Elle parvint ainsi, non seulement à redresser rapidement son économie mais à lui imprimer une vigueur nouvelle.
2. à la fin du 19ème siècle, suite à la guerre hispano-américaine qui a débouché sur la saisie de l’île de Cuba par les Etats-Unis, ces derniers ont cru devoir s’affranchir des dettes alors dues par Cuba à l’Espagne, au motif que celles-ci, loin d’avoir été contractées dans l’intérêt du peuple cubain, n’ont, en réalité, servi qu’à financer son oppression par le gouvernement colonial espagnol.
Conclusion
L’Afrique ne peut continuer à laisser l’Occident piller de façon éhontée et quasi gratuitement ses ressources, fomenter chez elle des troubles et s’en prévaloir pour justifier le déploiement de forces militaires propres à perpétuer, en toute impunité, une politique d’occupation pratiquée depuis des siècles.

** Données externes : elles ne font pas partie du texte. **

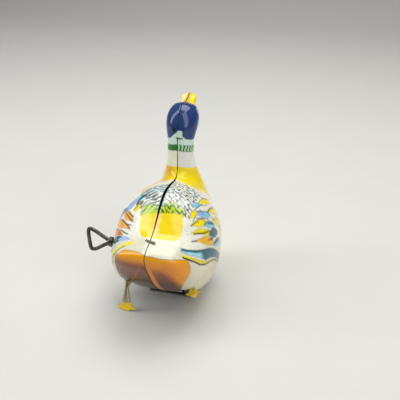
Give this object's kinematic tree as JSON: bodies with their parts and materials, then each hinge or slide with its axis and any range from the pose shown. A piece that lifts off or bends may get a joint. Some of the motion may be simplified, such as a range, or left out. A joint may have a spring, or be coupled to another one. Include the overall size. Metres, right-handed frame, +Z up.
{
  "type": "wind-up hopping duck",
  "caption": "Tinplate wind-up duck: two pressed shell halves over a spring motor with a wire side key, crank driven channel legs and webbed feet.",
  "frame": {"origin": "middle of the base plate's underside, the face the toy stands on", "axes": "+Z up, +Y towards the bill, +X to the duck's right; the key is on the left side"},
  "size_m": [0.0546, 0.0679, 0.0792],
  "materials": {
    "printed_tin": "glossy lithographed print on tinplate",
    "leg_paint": "glossy yellow enamel on tinplate",
    "bare_steel": "plain steel strip",
    "spring_steel": "blued spring steel",
    "brass": "dull stamped brass",
    "key_wire": "worn plated steel wire"
  },
  "bodies": {
    "body": {"body_shell_left": "printed_tin", "body_shell_right": "printed_tin", "base_plate": "bare_steel", "motor_plate_left": "bare_steel", "motor_plate_right": "bare_steel", "pillar_top": "bare_steel", "pillar_rear": "bare_steel", "pillar_front": "bare_steel", "mainspring": "spring_steel"},
    "winder": {"winding_key": "key_wire", "key_ferrule": "key_wire", "winding_arbor": "bare_steel", "ratchet_wheel": "bare_steel", "great_wheel": "brass", "click_rivet": "brass", "click_spring": "spring_steel"},
    "click": {"click": "bare_steel"},
    "second_arbor": {"second_shaft": "bare_steel", "second_pinion": "brass", "second_wheel": "brass"},
    "crankshaft": {"crank_shaft": "bare_steel", "crank_pinion": "brass", "crank_left": "bare_steel", "crank_right": "bare_steel", "pin_washer_left": "brass", "pin_washer_right": "brass"},
    "left_leg": {"leg_left": "leg_paint"},
    "right_leg": {"leg_right": "leg_paint"}
  },
  "joints": [
    {"name": "key_turn", "type": "hinge", "parent": "body", "child": "winder", "pos_m": [0, -0.0135, 0.028], "axis": [1, 0, 0], "continuous": true},
    {"name": "click_rock", "type": "hinge", "parent": "winder", "child": "click", "pos_m": [-0.002, -0.0157, 0.0218], "axis": [1, 0, 0], "range_deg": [-10, 0]},
    {"name": "second_arbor_spin", "type": "hinge", "parent": "body", "child": "second_arbor", "pos_m": [0, -0.00455, 0.01919], "axis": [1, 0, 0], "continuous": true},
    {"name": "crank_spin", "type": "hinge", "parent": "body", "child": "crankshaft", "pos_m": [0, -0.0155, 0.0155], "axis": [1, 0, 0], "continuous": true},
    {"name": "left_leg_pin", "type": "hinge", "parent": "crankshaft", "child": "left_leg", "pos_m": [-0.0128, -0.01832, 0.01447], "axis": [1, 0, 0], "continuous": true},
    {"name": "right_leg_pin", "type": "hinge", "parent": "crankshaft", "child": "right_leg", "pos_m": [0.0128, -0.01268, 0.01653], "axis": [1, 0, 0], "continuous": true}
  ],
  "couplings": [
    {"joint": "second_arbor_spin", "follows": "key_turn", "ratio": -3.1667},
    {"joint": "crank_spin", "follows": "key_turn", "ratio": 8.9722},
    {"joint": "left_leg_pin", "follows": "key_turn", "ratio": -8.9722},
    {"joint": "right_leg_pin", "follows": "key_turn", "ratio": -8.9722}
  ]
}
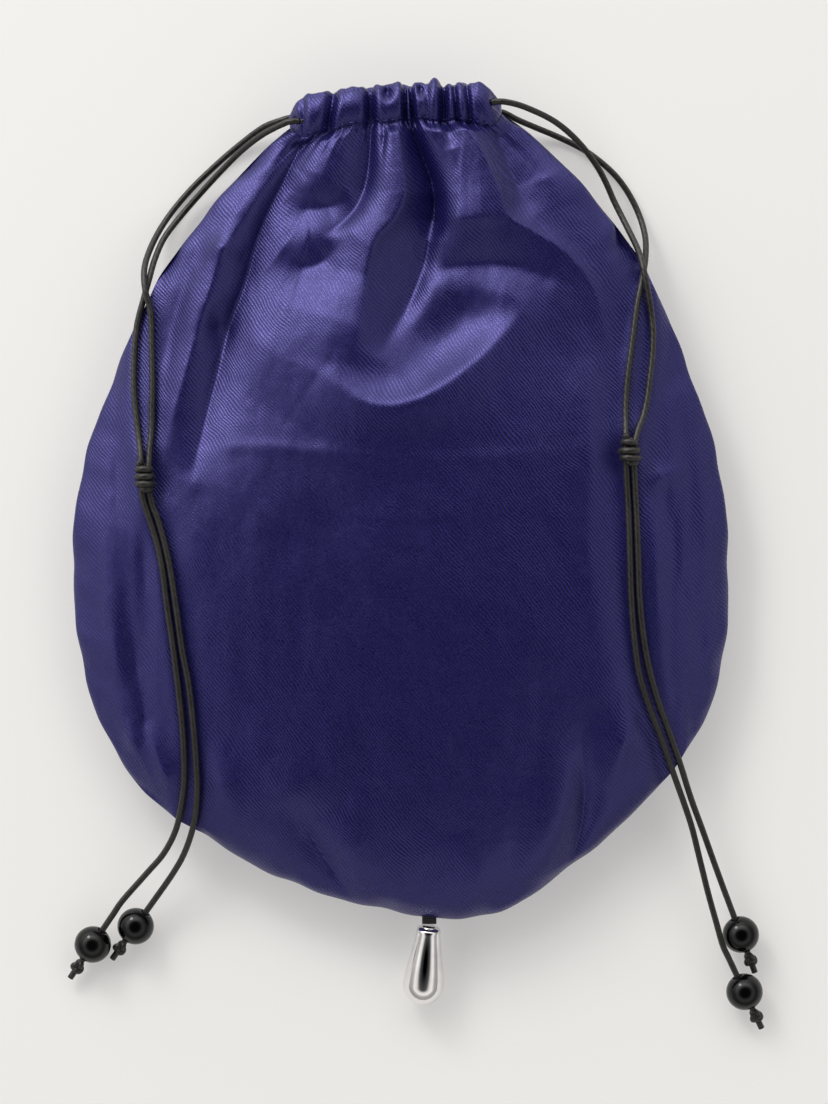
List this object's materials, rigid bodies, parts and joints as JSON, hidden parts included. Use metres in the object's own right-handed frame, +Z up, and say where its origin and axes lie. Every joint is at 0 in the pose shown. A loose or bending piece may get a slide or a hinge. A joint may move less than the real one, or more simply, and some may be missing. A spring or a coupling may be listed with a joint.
{
  "type": "drawstring gift pouch",
  "caption": "Lined satin pouch lying on its back, its gathered mouth drawn shut by knotted cords with beads, and a metal drop pendant at its base.",
  "frame": {"origin": "on the surface that the pouch lies on, under the middle of the pouch and its pendant", "axes": "+Y from the base to the mouth, +Z up out of the front, +X to the right seen from the front"},
  "size_m": [0.2244, 0.3041, 0.033],
  "materials": {
    "satin": "indigo satin twill with a soft sheen",
    "lining": "matte indigo lining",
    "cord": "dark waxed round cord",
    "bead": "polished black",
    "strap": "black woven tape",
    "polished_metal": "mirror polish"
  },
  "bodies": {
    "pouch": {"front_panel": "satin", "back_panel": "satin", "front_lining": "lining", "back_lining": "lining", "front_casing": "satin", "back_casing": "satin"},
    "left_drawcord": {"left_drawcord_loop": "cord", "left_strand_1": "cord", "left_strand_2": "cord", "left_cord_knot": "cord", "left_end_knot_1": "cord", "left_end_knot_2": "cord"},
    "right_drawcord": {"right_drawcord_loop": "cord", "right_strand_1": "cord", "right_strand_2": "cord", "right_cord_knot": "cord", "right_end_knot_1": "cord", "right_end_knot_2": "cord"},
    "left_bead_1": {"left_bead_1": "bead"},
    "left_bead_2": {"left_bead_2": "bead"},
    "right_bead_1": {"right_bead_1": "bead"},
    "right_bead_2": {"right_bead_2": "bead"},
    "pendant_strap": {"pendant_strap": "strap"},
    "pendant": {"pendant_drop": "polished_metal"}
  },
  "joints": [
    {"name": "left_drawcord_pull", "type": "slide", "parent": "pouch", "child": "left_drawcord", "axis": [-0.9981, -0.061, 0], "range_m": [0, 0.008]},
    {"name": "right_drawcord_pull", "type": "slide", "parent": "pouch", "child": "right_drawcord", "axis": [0.9981, 0.061, 0], "range_m": [0, 0.008]},
    {"name": "left_bead_1_slide", "type": "slide", "parent": "left_drawcord", "child": "left_bead_1", "axis": [0.5694, 0.7953, 0.2079], "range_m": [0, 0.006]},
    {"name": "left_bead_2_slide", "type": "slide", "parent": "left_drawcord", "child": "left_bead_2", "axis": [0.5484, 0.81, 0.2079], "range_m": [0, 0.0035]},
    {"name": "right_bead_1_slide", "type": "slide", "parent": "right_drawcord", "child": "right_bead_1", "axis": [-0.3505, 0.9132, 0.2079], "range_m": [0, 0.0045]},
    {"name": "right_bead_2_slide", "type": "slide", "parent": "right_drawcord", "child": "right_bead_2", "axis": [-0.4211, 0.8829, 0.2079], "range_m": [0, 0.0015]},
    {"name": "pendant_swing", "type": "hinge", "parent": "pouch", "child": "pendant_strap", "pos_m": [0.0092, -0.1176, 0.0125], "axis": [0, 0, 1], "range_deg": [-30, 30]},
    {"name": "pendant_lift", "type": "hinge", "parent": "pendant_strap", "child": "pendant", "pos_m": [0.0092, -0.1211, 0.0125], "axis": [-1, 0, 0], "range_deg": [0, 50]}
  ]
}
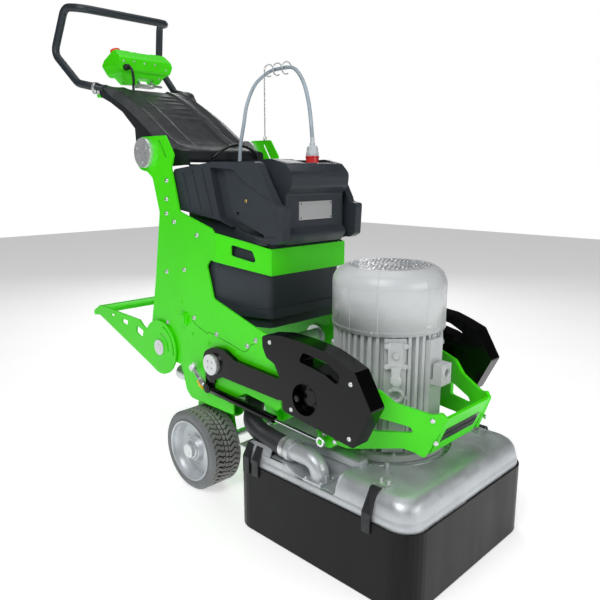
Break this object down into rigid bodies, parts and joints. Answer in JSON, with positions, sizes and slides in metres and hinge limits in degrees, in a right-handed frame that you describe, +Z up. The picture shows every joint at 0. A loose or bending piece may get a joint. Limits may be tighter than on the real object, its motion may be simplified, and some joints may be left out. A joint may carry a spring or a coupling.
{
  "type": "concrete grinder",
  "caption": "walk-behind planetary floor grinder: wheeled plate chassis, swing-arm grinding head with finned motor, dust skirt, flip weights, tanks and tilting handle",
  "frame": {"origin": "middle of the footprint on the floor, at the lowest point of the wheels and grinding discs", "axes": "+Z up; the grinding head points to -Y and the handle to +Y; +X is the machine's left-to-right width, seen from the handle"},
  "size_m": [0.64, 1.8098, 1.7119],
  "materials": {
    "green_paint": "gloss",
    "black_paint": "gloss",
    "dark_tube_paint": "satin",
    "bright_steel": "brushed",
    "aluminium": "satin",
    "cast_aluminium": "satin",
    "cast_iron": "matte",
    "dark_plastic": "matte",
    "black_plastic": "matte",
    "white_plastic": "gloss",
    "red_plastic": "gloss",
    "green_plastic": "gloss",
    "yellow_plastic": "gloss",
    "black_rubber": "matte",
    "skirt_rubber": "satin",
    "grey_cable": "satin",
    "tyre_rubber": "matte",
    "lamp_glass": "gloss",
    "motor_alloy": "satin"
  },
  "bodies": {
    "frame": {"side_plate_left": "green_paint", "side_plate_right": "green_paint", "tank_band": "green_paint", "chassis_deck": "green_paint", "rear_cabinet": "dark_plastic", "axle_brackets": "green_paint", "wheel_axle": "bright_steel", "water_tank": "dark_plastic", "tank_cover": "dark_plastic", "nameplate": "aluminium", "power_connector": "red_plastic", "power_lead": "grey_cable", "cable_boom": "bright_steel", "frame_bolts": "bright_steel", "arm_bushes": "bright_steel", "cross_tubes": "green_paint", "handle_pivots": "bright_steel", "friction_discs": "white_plastic", "dust_outlet": "aluminium"},
    "wheel_left": {"tyre_left": "tyre_rubber", "rim_left": "aluminium"},
    "wheel_right": {"tyre_right": "tyre_rubber", "rim_right": "aluminium"},
    "handle": {"handle_frame": "green_paint", "handle_cover": "black_plastic", "handlebar": "dark_tube_paint", "handlebar_clamps": "aluminium", "panel_bracket": "aluminium", "control_cables": "black_rubber"},
    "control_panel": {"control_box": "green_paint", "panel_face": "black_plastic"},
    "stop_button": {"emergency_stop": "red_plastic"},
    "speed_dial": {"speed_knob": "black_plastic"},
    "go_button": {"start_button": "green_plastic"},
    "arms": {"swing_arms": "black_paint", "arm_pivot_shaft": "bright_steel", "suction_hose": "black_rubber"},
    "cylinders": {"lift_cylinders": "black_paint", "lift_valve": "bright_steel"},
    "rods": {"lift_rods": "bright_steel"},
    "valve": {"valve_lever": "yellow_plastic"},
    "head": {"head_yoke": "green_paint", "head_light": "lamp_glass", "motor_housing": "motor_alloy", "motor_cowl": "motor_alloy", "head_cover": "cast_aluminium", "suction_elbow": "cast_aluminium", "cover_studs": "bright_steel", "skirt_straps": "black_rubber"},
    "dust_skirt": {"skirt": "skirt_rubber"},
    "rotor": {"motor_rotor": "bright_steel"},
    "carrier": {"planet_carrier": "cast_aluminium"},
    "disc_1": {"tool_disc_1": "cast_iron"},
    "disc_2": {"tool_disc_2": "cast_iron"},
    "disc_3": {"tool_disc_3": "cast_iron"},
    "flip_weight_left": {"weight_left": "black_paint"},
    "flip_weight_right": {"weight_right": "black_paint"},
    "lock_left": {"weight_lock_left": "bright_steel"},
    "lock_right": {"weight_lock_right": "bright_steel"},
    "pedal": {"foot_lever": "green_paint"}
  },
  "joints": [
    {"name": "wheel_left_spin", "type": "hinge", "parent": "frame", "child": "wheel_left", "pos_m": [0, 0.02, 0.138], "axis": [1, 0, 0], "continuous": true},
    {"name": "wheel_right_spin", "type": "hinge", "parent": "frame", "child": "wheel_right", "pos_m": [0, 0.02, 0.138], "axis": [1, 0, 0], "continuous": true},
    {"name": "handle_tilt", "type": "hinge", "parent": "frame", "child": "handle", "pos_m": [0, 0.274, 1.138], "axis": [1, 0, 0], "range_deg": [-40, 25]},
    {"name": "panel_tilt", "type": "hinge", "parent": "handle", "child": "control_panel", "pos_m": [0, 0.64, 1.412], "axis": [1, 0, 0], "range_deg": [-15, 15], "deforming": ["control_cables"]},
    {"name": "stop_press", "type": "slide", "parent": "control_panel", "child": "stop_button", "axis": [0, -0.3939, -0.9191], "range_m": [0, 0.005], "stiffness_N_per_m": 800, "springref_m": -0.002},
    {"name": "speed_turn", "type": "hinge", "parent": "control_panel", "child": "speed_dial", "pos_m": [0, 0.706, 1.522], "axis": [0, 0.3939, 0.9191], "range_deg": [-135, 135]},
    {"name": "start_press", "type": "slide", "parent": "control_panel", "child": "go_button", "axis": [0, -0.3939, -0.9191], "range_m": [0, 0.004], "stiffness_N_per_m": 500, "springref_m": -0.002},
    {"name": "arm_swing", "type": "hinge", "parent": "frame", "child": "arms", "pos_m": [0, -0.096, 0.468], "axis": [1, 0, 0], "range_deg": [-10, 3], "deforming": ["suction_hose"]},
    {"name": "head_float", "type": "hinge", "parent": "arms", "child": "head", "pos_m": [0, -0.565, 0.487], "axis": [1, 0, 0], "range_deg": [-6, 6], "deforming": ["suction_hose"]},
    {"name": "skirt_float", "type": "slide", "parent": "head", "child": "dust_skirt", "axis": [0, 0, 1], "range_m": [0, 0.012]},
    {"name": "carrier_spin", "type": "hinge", "parent": "head", "child": "carrier", "pos_m": [0, -0.595, 0.13], "axis": [0, 0, 1], "continuous": true},
    {"name": "rotor_spin", "type": "hinge", "parent": "head", "child": "rotor", "pos_m": [0, -0.595, 0.5], "axis": [0, 0, 1], "continuous": true},
    {"name": "disc_1_spin", "type": "hinge", "parent": "carrier", "child": "disc_1", "pos_m": [0, -0.725, 0.05], "axis": [0, 0, 1], "continuous": true},
    {"name": "disc_2_spin", "type": "hinge", "parent": "carrier", "child": "disc_2", "pos_m": [0.11258, -0.53, 0.05], "axis": [0, 0, 1], "continuous": true},
    {"name": "disc_3_spin", "type": "hinge", "parent": "carrier", "child": "disc_3", "pos_m": [-0.11258, -0.53, 0.05], "axis": [0, 0, 1], "continuous": true},
    {"name": "weight_swing_left", "type": "hinge", "parent": "arms", "child": "flip_weight_left", "pos_m": [-0.293, -0.565, 0.487], "axis": [1, 0, 0], "range_deg": [-80, 0]},
    {"name": "weight_swing_right", "type": "hinge", "parent": "arms", "child": "flip_weight_right", "pos_m": [0.293, -0.565, 0.487], "axis": [1, 0, 0], "range_deg": [-80, 0]},
    {"name": "lock_pull_left", "type": "slide", "parent": "flip_weight_left", "child": "lock_left", "axis": [-1, 0, 0], "range_m": [0, 0.008], "stiffness_N_per_m": 400, "springref_m": -0.004},
    {"name": "lock_pull_right", "type": "slide", "parent": "flip_weight_right", "child": "lock_right", "axis": [1, 0, 0], "range_m": [0, 0.008], "stiffness_N_per_m": 400, "springref_m": -0.004},
    {"name": "cylinder_swing", "type": "hinge", "parent": "arms", "child": "cylinders", "pos_m": [0, -0.058, 0.375], "axis": [1, 0, 0], "range_deg": [-1, 1]},
    {"name": "rod_slide", "type": "slide", "parent": "cylinders", "child": "rods", "axis": [0, -0.9986, -0.0532], "range_m": [-0.02, 0.02]},
    {"name": "valve_turn", "type": "hinge", "parent": "cylinders", "child": "valve", "pos_m": [-0.258, -0.03436, 0.39347], "axis": [0, 0.6157, -0.788], "range_deg": [0, 90]},
    {"name": "pedal_tilt", "type": "hinge", "parent": "frame", "child": "pedal", "pos_m": [0, 0.225, 0.458], "axis": [1, 0, 0], "range_deg": [-35, 10]}
  ],
  "couplings": [
    {"joint": "rotor_spin", "follows": "carrier_spin", "ratio": -12},
    {"joint": "disc_1_spin", "follows": "carrier_spin", "ratio": -3},
    {"joint": "disc_2_spin", "follows": "carrier_spin", "ratio": -3},
    {"joint": "disc_3_spin", "follows": "carrier_spin", "ratio": -3},
    {"joint": "cylinder_swing", "follows": "head_float", "ratio": 0.01456},
    {"joint": "rod_slide", "follows": "head_float", "m_per_rad": -0.1388}
  ]
}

Les pays du continent doivent donc s’affranchir du diktat des marchés pour rejoindre le camp de la résistance aux tenants du capitalisme sauvage qu’est la mondialisation, au nombre desquels figurent au premier rang les Etats-Unis.
C’est seulement au sein de l’Union Africaine, que les pays d’Afrique, groupés et solidaires au sein de leurs propres groupements sous-régionaux, peuvent relever le défi en privilégiant, cela a été dit, une politique de régionalisation devant mener à l’unification du continent et à la naissance d’une fédération des Etats subsahariens.